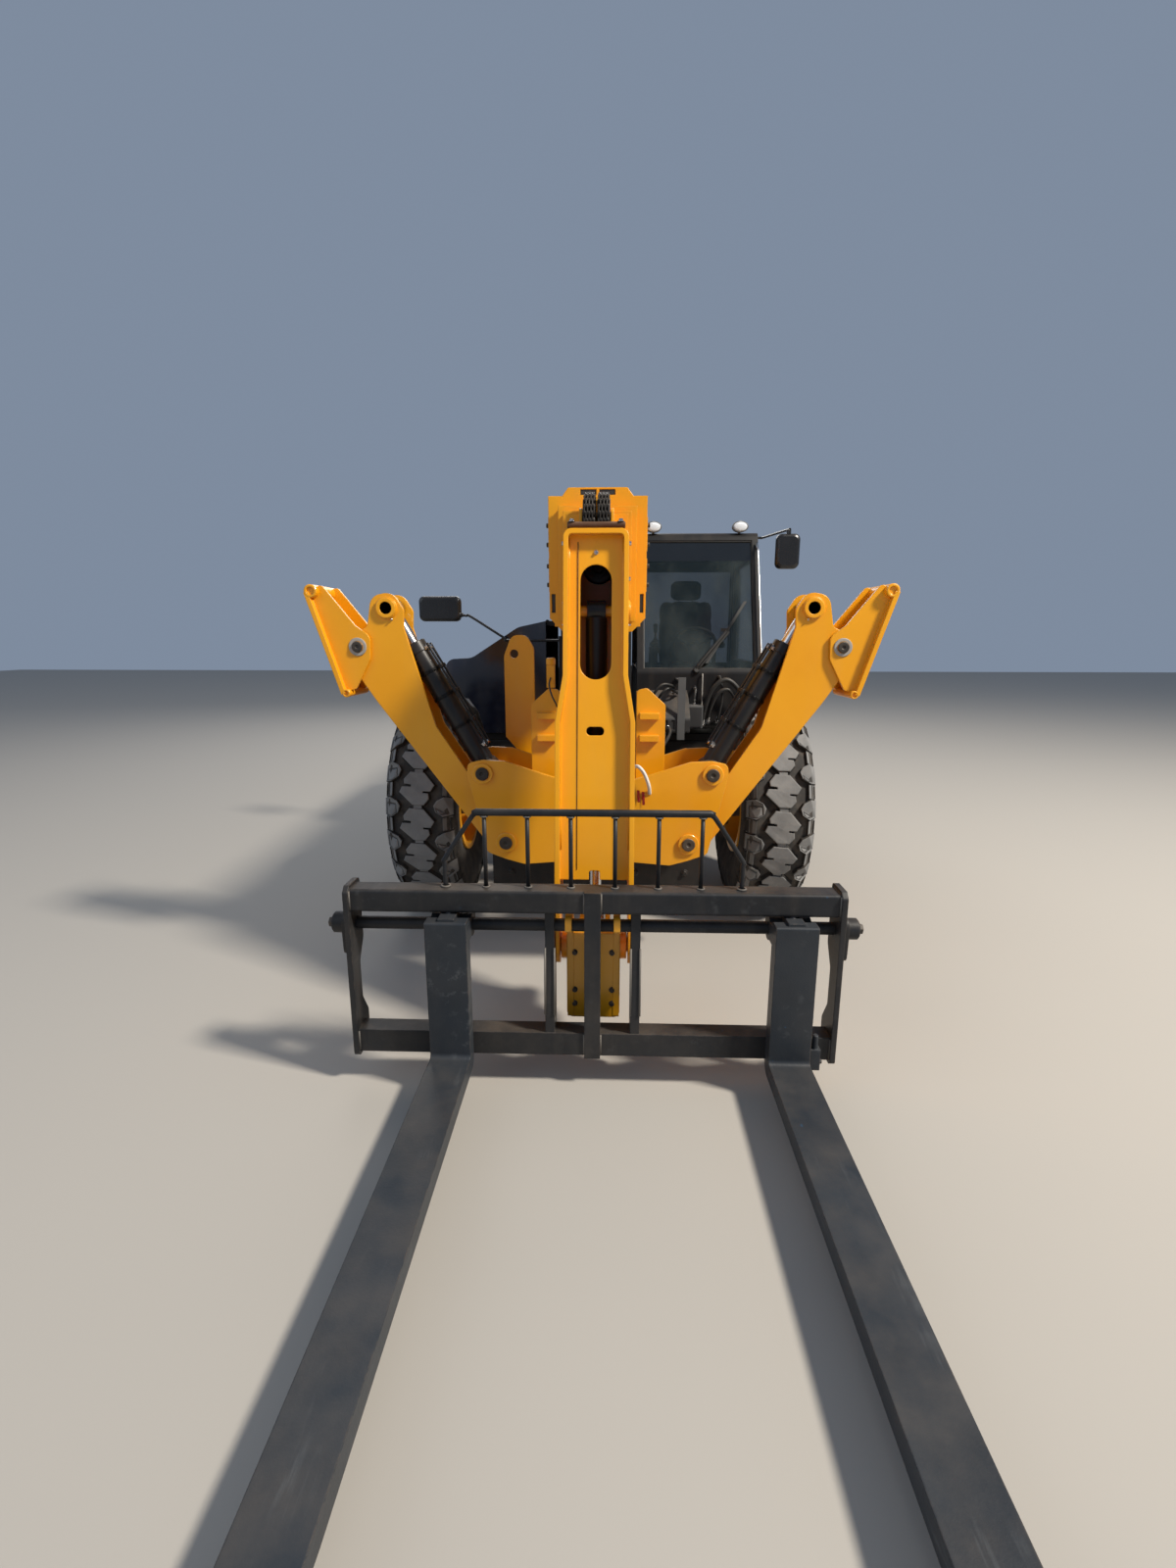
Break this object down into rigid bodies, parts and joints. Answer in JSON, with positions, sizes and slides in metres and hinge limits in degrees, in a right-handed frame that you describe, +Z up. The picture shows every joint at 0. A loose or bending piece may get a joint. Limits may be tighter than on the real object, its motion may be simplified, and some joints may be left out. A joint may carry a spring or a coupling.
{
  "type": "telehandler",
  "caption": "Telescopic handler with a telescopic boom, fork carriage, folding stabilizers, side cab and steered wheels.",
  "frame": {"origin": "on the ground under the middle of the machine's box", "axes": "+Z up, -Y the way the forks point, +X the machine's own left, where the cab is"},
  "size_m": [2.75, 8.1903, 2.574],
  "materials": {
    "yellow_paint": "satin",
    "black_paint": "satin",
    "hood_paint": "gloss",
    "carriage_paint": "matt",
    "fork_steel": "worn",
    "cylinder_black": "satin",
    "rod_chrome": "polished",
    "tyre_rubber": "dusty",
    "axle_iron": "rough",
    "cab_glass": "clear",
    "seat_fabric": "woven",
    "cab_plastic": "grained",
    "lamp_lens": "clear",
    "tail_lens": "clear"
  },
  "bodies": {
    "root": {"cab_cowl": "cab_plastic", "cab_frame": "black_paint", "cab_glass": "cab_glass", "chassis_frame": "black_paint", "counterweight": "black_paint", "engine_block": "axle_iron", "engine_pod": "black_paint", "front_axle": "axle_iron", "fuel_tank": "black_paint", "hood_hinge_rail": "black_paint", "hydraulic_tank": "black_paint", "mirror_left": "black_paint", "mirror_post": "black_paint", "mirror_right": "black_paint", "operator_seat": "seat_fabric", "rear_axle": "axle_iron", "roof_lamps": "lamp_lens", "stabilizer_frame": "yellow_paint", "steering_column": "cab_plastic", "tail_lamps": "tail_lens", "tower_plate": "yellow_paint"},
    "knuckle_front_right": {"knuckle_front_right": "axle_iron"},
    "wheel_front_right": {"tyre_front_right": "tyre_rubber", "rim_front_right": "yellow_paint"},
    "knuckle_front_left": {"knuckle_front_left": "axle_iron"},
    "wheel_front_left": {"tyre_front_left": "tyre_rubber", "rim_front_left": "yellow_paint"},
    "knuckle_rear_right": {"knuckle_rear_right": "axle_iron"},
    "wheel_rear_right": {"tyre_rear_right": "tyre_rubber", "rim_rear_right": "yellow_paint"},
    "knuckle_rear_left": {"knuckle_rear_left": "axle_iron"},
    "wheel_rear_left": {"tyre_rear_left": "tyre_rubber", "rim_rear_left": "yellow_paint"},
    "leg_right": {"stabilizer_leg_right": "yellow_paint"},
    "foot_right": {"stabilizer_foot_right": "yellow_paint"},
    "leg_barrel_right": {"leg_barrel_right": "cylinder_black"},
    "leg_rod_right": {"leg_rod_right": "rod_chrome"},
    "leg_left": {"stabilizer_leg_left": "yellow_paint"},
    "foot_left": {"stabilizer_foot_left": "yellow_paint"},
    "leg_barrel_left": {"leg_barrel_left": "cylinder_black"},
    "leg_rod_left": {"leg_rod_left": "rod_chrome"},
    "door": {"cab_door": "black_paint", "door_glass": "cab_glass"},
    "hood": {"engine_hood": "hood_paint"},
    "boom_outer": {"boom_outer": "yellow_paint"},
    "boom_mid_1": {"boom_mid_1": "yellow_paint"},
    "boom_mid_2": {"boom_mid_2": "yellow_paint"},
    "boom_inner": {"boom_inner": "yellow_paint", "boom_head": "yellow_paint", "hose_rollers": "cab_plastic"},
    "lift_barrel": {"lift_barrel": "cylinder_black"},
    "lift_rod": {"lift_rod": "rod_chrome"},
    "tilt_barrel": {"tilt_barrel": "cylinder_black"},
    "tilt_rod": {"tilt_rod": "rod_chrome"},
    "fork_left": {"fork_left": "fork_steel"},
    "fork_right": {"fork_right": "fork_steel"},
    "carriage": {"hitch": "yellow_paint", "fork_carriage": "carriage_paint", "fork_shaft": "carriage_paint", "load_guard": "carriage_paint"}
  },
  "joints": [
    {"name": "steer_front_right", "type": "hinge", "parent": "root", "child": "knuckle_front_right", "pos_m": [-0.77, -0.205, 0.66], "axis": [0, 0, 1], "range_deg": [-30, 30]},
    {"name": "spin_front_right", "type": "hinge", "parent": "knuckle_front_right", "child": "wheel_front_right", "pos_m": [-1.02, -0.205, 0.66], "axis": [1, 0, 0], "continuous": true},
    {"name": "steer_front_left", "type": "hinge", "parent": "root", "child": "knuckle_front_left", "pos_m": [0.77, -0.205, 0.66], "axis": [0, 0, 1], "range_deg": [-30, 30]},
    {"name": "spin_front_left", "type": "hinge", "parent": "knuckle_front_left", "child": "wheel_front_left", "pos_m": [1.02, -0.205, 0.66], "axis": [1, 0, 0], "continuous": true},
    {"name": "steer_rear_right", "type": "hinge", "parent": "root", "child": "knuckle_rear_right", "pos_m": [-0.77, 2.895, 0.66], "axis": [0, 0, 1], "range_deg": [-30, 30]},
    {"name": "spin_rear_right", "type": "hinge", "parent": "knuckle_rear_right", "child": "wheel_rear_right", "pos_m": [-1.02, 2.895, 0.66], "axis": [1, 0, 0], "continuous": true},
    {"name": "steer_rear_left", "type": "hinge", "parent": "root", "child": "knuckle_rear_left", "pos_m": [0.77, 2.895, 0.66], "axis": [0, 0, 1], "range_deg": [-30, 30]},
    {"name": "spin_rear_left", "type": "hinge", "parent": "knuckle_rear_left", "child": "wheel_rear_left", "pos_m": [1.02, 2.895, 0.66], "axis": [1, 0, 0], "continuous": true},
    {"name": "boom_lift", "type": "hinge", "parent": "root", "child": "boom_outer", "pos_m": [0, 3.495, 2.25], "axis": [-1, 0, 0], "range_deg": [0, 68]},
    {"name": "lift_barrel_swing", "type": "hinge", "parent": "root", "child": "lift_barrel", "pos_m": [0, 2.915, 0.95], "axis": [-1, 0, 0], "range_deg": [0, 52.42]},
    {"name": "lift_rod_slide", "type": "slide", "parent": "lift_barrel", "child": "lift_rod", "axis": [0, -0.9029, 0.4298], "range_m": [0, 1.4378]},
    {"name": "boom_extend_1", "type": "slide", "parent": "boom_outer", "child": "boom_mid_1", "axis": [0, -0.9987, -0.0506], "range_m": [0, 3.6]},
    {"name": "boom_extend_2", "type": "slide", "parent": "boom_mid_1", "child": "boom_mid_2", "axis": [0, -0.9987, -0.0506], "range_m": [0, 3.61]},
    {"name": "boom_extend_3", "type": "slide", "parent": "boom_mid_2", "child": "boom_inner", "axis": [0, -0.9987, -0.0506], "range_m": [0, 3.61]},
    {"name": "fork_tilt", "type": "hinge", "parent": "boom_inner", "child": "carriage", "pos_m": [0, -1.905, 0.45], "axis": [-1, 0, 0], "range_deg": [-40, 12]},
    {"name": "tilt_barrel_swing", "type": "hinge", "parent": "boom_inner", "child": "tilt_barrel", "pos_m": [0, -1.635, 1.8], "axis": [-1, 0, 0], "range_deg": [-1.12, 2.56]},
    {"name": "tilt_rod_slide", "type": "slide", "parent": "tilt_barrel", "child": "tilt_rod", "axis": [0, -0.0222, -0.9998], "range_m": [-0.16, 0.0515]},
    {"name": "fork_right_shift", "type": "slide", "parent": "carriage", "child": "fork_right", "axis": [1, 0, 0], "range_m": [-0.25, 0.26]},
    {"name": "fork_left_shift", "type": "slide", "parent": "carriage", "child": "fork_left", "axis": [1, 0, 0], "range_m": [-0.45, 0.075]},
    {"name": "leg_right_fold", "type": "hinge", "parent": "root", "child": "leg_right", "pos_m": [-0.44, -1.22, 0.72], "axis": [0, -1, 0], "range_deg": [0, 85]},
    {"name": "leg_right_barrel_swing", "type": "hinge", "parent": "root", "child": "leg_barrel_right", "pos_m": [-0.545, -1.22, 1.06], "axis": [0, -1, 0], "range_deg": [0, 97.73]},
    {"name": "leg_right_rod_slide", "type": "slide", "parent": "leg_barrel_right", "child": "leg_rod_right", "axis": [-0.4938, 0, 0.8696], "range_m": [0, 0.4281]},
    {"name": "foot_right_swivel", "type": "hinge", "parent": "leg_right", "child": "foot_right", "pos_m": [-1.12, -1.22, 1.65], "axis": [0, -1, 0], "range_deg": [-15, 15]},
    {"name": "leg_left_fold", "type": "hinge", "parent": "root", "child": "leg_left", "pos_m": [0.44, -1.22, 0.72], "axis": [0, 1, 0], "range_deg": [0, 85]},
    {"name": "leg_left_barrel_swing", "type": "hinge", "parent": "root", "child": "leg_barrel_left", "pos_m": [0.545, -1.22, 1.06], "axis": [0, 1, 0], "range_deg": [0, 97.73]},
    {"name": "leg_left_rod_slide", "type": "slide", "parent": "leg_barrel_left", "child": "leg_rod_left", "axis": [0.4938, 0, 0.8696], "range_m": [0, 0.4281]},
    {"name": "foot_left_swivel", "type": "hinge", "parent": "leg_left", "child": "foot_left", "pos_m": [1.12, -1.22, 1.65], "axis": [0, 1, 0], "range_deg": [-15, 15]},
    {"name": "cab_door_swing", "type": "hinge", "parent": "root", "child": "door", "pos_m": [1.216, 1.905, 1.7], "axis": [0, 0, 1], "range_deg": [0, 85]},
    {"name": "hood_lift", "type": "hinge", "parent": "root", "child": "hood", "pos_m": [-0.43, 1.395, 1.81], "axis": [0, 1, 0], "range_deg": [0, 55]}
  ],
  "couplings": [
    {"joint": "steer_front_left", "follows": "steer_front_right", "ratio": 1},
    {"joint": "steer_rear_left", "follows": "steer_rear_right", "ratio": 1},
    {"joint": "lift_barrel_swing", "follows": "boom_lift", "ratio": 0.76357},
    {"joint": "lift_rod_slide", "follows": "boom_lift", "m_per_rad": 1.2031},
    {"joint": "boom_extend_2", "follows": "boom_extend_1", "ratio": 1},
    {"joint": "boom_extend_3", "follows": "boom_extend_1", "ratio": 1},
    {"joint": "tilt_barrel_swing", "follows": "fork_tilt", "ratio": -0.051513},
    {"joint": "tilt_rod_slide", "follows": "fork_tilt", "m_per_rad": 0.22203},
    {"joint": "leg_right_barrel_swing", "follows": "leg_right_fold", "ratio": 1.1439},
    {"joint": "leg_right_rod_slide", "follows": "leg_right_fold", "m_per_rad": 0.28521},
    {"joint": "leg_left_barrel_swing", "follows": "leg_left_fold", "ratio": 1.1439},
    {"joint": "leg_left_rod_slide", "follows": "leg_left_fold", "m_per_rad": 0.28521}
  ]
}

· · · · ·

● **Problem to solve**:
State the count of lines holding the string "joints" in the listing above, and nothing else.

● **Complete output**:
2